岩国城の寿命は僅か7年。一国一城令が出た。広家は周防には岩国城しか無いとし存続を願っていた。ここで横槍が入る。長府藩の毛利秀元。前述で長府藩と岩国領との確執を述べたが、まさにこれが7年後に起こった。長府藩は居城であった櫛崎城を破却した。この事で岩国城も破却に追い込まれた。
下りは別の山道を行く。ここの方が本来の山道らしい。
吉香公園
城を失った後は山の麓の吉川氏館を政務の中心とする。現在は吉香公園になっている。この公園内には、多くの施設がある。
佐々木小次郎の像があった。なぜ? ここで垂れ下がる柳の枝で小次郎の秘剣 つばめ返しが生まれたと伝わっている。
吉香神社
明治5年に吉川家の氏神社3社 (治功社、高秀社、鎮昭社)を統合した神社。
白山比咩神社 (こしらやまひめじんじゃ)
錦雲閣
明治18年に旧岩国藩主吉川家の居館跡が公園として開放された際、旧藩時代の矢倉に似せて造られた旧岩国藩主吉川家の歴代を祀る吉香神社内にある絵馬堂。
岩国徴古館
昭和20年)に完成した石造り風の建物。
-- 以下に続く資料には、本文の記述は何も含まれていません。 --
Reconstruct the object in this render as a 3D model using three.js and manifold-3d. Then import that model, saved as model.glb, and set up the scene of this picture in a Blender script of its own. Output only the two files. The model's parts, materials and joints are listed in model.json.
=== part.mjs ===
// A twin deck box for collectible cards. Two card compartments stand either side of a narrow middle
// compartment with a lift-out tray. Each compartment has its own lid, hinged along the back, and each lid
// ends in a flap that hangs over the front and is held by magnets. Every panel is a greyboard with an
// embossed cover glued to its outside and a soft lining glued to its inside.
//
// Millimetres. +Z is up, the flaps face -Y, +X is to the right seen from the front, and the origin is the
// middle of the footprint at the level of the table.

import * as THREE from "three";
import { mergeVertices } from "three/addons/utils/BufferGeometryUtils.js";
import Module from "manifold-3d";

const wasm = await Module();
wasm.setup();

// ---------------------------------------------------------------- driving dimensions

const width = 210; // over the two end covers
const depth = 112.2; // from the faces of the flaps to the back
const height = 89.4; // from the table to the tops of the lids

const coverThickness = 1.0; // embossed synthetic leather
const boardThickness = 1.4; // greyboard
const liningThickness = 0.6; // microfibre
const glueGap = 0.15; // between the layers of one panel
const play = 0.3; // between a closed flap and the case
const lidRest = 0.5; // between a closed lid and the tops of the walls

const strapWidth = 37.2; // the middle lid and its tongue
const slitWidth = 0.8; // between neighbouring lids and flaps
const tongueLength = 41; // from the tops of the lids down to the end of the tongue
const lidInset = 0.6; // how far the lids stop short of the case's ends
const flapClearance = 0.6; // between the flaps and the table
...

吉川氏の歴史の展示をしている。この日記の最後に吉川氏の歴史のパネルを添付しておく。
吉川史料館(昌明館)
旧岩国藩主吉川家に伝来した歴史資料や美術工芸品を収蔵。正門は昌明館付属屋長屋門で1793年 (寛政5年) に七代藩主吉川経倫の隠居所に使われていたもの。
旧目加田家住宅
岩国藩の家臣、目加田家の住居。中級武家屋敷の様式を残す。
香川家長屋門
岩国藩の家老に列せられた5家の一つ、香川家の長屋門。
錦帯橋
岩国城の麓は平地が狭く、吉川家のの家臣がある住めるだけの十分な土地が無く、多くは対岸に住んでいた。毎日の登城は渡し船で行き来をしていた。これではいざという時に不便なので橋をかけた。最初の橋は当時の一般的な橋をかけたが暫くすると流されてしまった。流されない橋が必要という事で、3代広嘉 が発起し10年の研究構想期間を経て、 この木造アーチ形式の橋が岩国城から70年後の1673年(延宝元年)に、 工事3ヶ月で建造された。翌年に流されてしまったが、その後、改良を重ねた建造。それ以降100回以上も架け替えが行われている。驚くほど技術水準が高く、強度は現代の歩道橋並みである。材料も木材は6種類を使い分けている。橋はけやき、土台はヒノキとか。
この橋は登城する武士のみに許され一般庶民が渡れるようになったのは明治に入ってからだ。江戸時代は相変わらず渡し船を使っていた。庶民は番人に袖の下を渡し、急いで渡ったという。
葛飾北斎の錦絵
安藤広重もある
ここは桜の名所で多くの人がお花見で宴会をしていた。
槍倒しの松
この錦帯橋の側に松がある。枝が道を覆うように伸びている。槍倒しの松と呼ばれている。ここは西国街道が走っており、参勤交代にはここを通る。他国の城下を通る時は敬意を表し、槍は倒して通るのだが、岩国は藩と認められていなかったので、格下と見なされ、槍はたてたままで通過した。これには吉川家家臣にとり屈辱であった。そこでこの松を植えた。この松の下を通る時に槍を倒さなければならなくしたわけだ。岩国領は関ヶ原以降、何度となく支藩としての認可を申し入れたが聞き入れられなかった。やっと支藩格になったのは明治の廃藩置県の3年前だった。岩国藩として吉川統治が終わった。これは幕末の動乱時に長州が一枚岩にならねばという事で、長州宗家と長府毛利が動いたことによる。何ともこの確執が250年も続いたとは.... 現在の岩国と長府の人々はお互いにどのような感情を持っているのか気になる。
ほぼ今日の日程を終えて宿に向かおうとした時にこの度の通過経路を記録しているアプリがスマートフォンから消えてしまった。今日までのデータも無くなってしまった。以前の旅はバックアップを取っていたのだが今回は怠った。どこかで再現することにする。